Yes. The defendant was charged with aggravated sexual assault of a child, which has no statute of limitations, so he had the burden to show the delay: 1) substantially prejudiced his right to a fair trial, and 2) was intentionally used by the State to gain a tactical advantage. The defendant failed to present any evidence of improper purpose on the State’s part because at most, the delay was a result of inadequate police work by an inexperienced detective.

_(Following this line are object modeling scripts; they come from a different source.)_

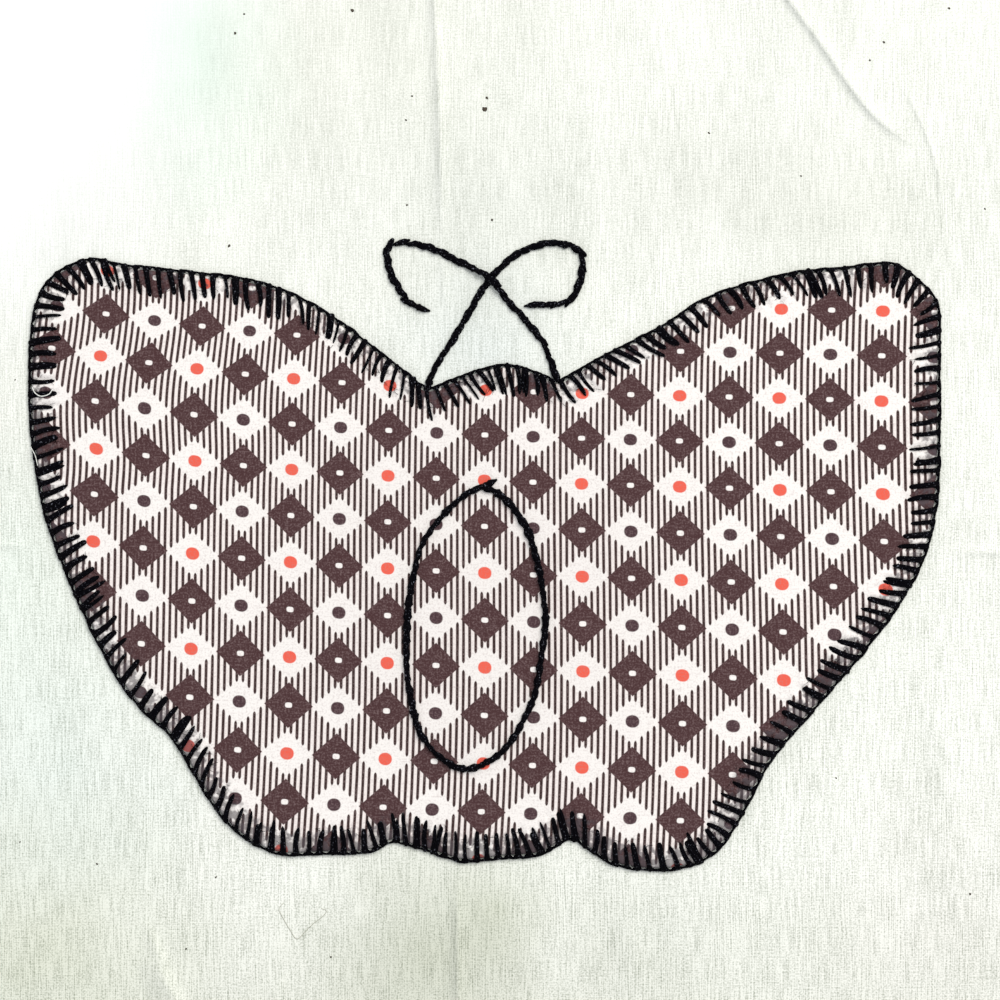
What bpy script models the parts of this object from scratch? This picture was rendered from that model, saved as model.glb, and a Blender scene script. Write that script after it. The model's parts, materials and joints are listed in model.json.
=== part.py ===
"""A quilt square lying flat: a butterfly of printed cotton, sewn with black floss to a square of muslin.

Everything is worked out in millimetres and turned into metres when a mesh is made. The origin is the middle
of the square, on the surface that it lies on. +X is the butterfly's right as seen from above, +Y is towards
its antennae, and +Z is up.
"""

import math
import random
from typing import NamedTuple

import bmesh
import bpy
import numpy as np
from mathutils.geometry import delaunay_2d_cdt

MM = 0.001
CLEARANCE = 0.3

# The muslin
MUSLIN_THICKNESS = 1.0
SQUARE_CORNERS = ((-127.0, -126.2), (126.3, -127.0), (127.0, 126.4), (-126.4, 127.0))
EDGE_WAVER = 0.5
EDGE_WAVES = 4
EDGE_POINT_PITCH = 21.0
GRID_PITCH = 25.0
FOLD_POINT_PITCH = 9.0

# The printed cotton
APPLIQUE_THICKNESS = 1.0
APPLIQUE_INSET = 0.9
TURNED_EDGE_ROUNDING = 0.35
TURNED_EDGE_SHARE = 0.3
APPLIQUE_LONGEST_RUN = 6.0
APPLIQUE_MOST_TURN_DEG = 10.0

# The blanket stitch
PURL_WIDTH = 0.9
PURL_OUTER_DROP = 0.2
LEG_LENGTH = 5.3
LEG_LENGTH_SPREAD = 0.5
LEG_ROOT_WIDTH = 1.1
LEG_TIP_WIDTH = 0.7
LEG_THICKNESS = 0.6
LEG_TIP_THICKNESS = 0.4
SPACING_SPREAD = 0.12
STITCH_SEED = 12
LEG_CORNER = 2

# The stem stitch
STEM_WIDTH = 1.4
STEM_HEIGHT = 0.7
STEM_STITCH = 2.6
STEM_NECK = 0.82
STEM_END = 0.55
STEM_CROWN = 0.3
STEM_SHOULDER = 0.45
CROSSING_HALF_LENGTH = 6.0

# Heights of each layer's underside
APPLIQUE_BASE = MUSLIN_THICKNESS + CLEARANCE
APPLIQUE_TOP = APPLIQUE_BASE + APPLIQUE_THICKNESS
LEG_BASE = APPLIQUE_TOP + CLEARANCE
STEM_ON_MUSLIN = MUSLIN_THICKNESS + CLEARANCE
STEM_ON_PRINT = APPLIQUE_TOP + CLEARANCE

MUSLIN_COLOUR = (0.88, 0.88, 0.82)
PRINT_COLOUR = (0.45, 0.34, 0.33)
FLOSS_COLOUR = (0.008, 0.008, 0.012)


class EdgePoint(NamedTuple):
    """A point of the butterfly's edge, with the way that the stitches point there and their spacing."""

    x: float
    y: float
    heading: float
    spacing: float


class Fold(NamedTuple):
    """A fold or crease of the muslin: its crest seen from above, and where it dies away."""

    crest: tuple
    height: float
    half_width: float
    fade_in: float
    fade_out: float


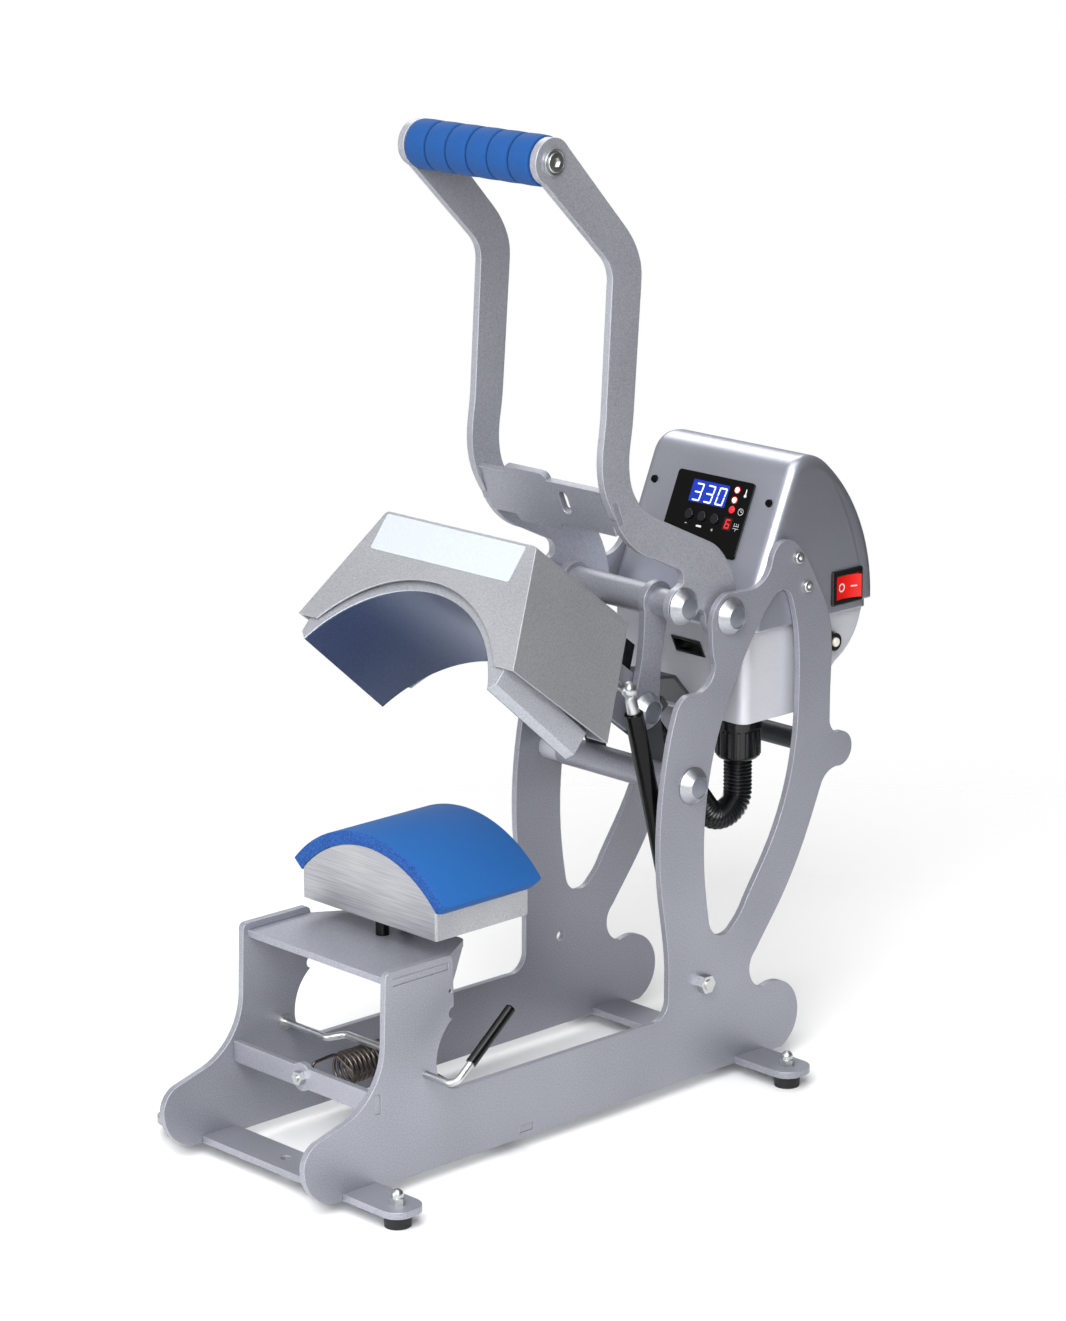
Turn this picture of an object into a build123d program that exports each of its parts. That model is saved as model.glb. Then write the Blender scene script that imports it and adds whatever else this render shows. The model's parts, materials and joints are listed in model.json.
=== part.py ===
from build123d import *
from math import asin, atan2, cos, degrees, hypot, radians, sin
import os

# Cap heat press, open. +Z is up, +X is to the right seen from the front, and
# the head faces -Y. Stations along Y are measured from the front edge of the
# table, and heights from the top of the two foot bars. The reference point of
# the part is the middle of its footprint at the bottom of the feet.
table_to_middle = 208.7
feet_height = 11
bar_thickness = 5
floor_to_bars = feet_height + bar_thickness

# Running and fitting clearances
pivot_clearance = 0.05
slot_clearance = 0.6
soft_gap = 0.3
screw_clearance = 0.2

# Side plates
plate_thickness = 5
plate_inside = 75
plate_outside = plate_inside + plate_thickness
tab_recess = 0.3
tab_end = plate_outside - tab_recess
rail_top = 50
tower_top = 152

# Pivots of the toggle linkage, as station and height
handle_pivot_y, handle_pivot_z = 341.0, 348.5
arm_shaft_y, arm_shaft_z = 301.6, 225.7
crank_radius = 44.1
link_length = 83.0
crank_angle = 162.6
link_angle = 261.4
handle_swing = 56.7
pin_diameter = 12
link_pin_diameter = 10
cap_diameter = 28.6
cap_flat = 17.5
cap_height = 8
cap_seat = 4

# Head, drawn level in its own frame and laid back about the arm shaft
head_lay_back = 37.7
shaft_behind_face = 252.1
shaft_above_edge = 24.0
shroud_depth = 116
shroud_height = 92.8
shroud_top_half = 79.2
shroud_foot_half = 114.6
shroud_sheet = 1.5
shroud_arch_radius = 116.6
shroud_arch_apex = 48.5

# Heat platen, level only when the head is closed
platen_lay_back = 41.4
platen_depth = 100.3
platen_inner_radius = 110.3
platen_apex = 41.3
platen_crown = 52.3
platen_tip_drop = 17.6
platen_side_half = 103.8
platen_side_foot = -12.3
platen_side_top = 6
platen_edge_break = 0.8

# Lower platen and its silicone pad
block_half = 72.5
block_front = 51
block_rear = 141
block_bottom = 161
arch_centre_z = 117
arch_radius = 97.7
pad_thickness = 10.2
pad_front = 50
pad_rear = 146
pad_half_angle = 49.3
pad_corner = 8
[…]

A great State’s-appeal victory from a difficult record. The trial court made a devastating finding that the delay here was to gain a tactical advantage. Compounding that, the trial court found the detective who caused the delay was not credible. But kudos to the prosecutors who stuck to their guns and relied on the record, which contained nothing supporting the court’s findings of bad intent. This case shows the limit of “almost total deference” to trial court findings of fact based on credibility and demeanor. Almost, but not total. This opinion will go in my State’s appeal toolbox.
Texas Attorney General
Request from the Texas Comptroller of Public Accounts
No. RQ -1135-GA 7/12/13
Does Government Code §51.608, as added by SB 389, violate the constitutional prohibition on ex post facto laws because upon conviction a criminal defendant could be charged court costs not attached to the offense at the time it was committed?
Request from the Office of Court Administration
No. RQ-1136-GA 7/15/13
Do the bills passed by the 83rd Legislature (2013) regarding the confidentiality of juvenile records in fine-only misdemeanor cases irreconcilably conflict? If so, which bill controls? If not, when do each of the bills become effective?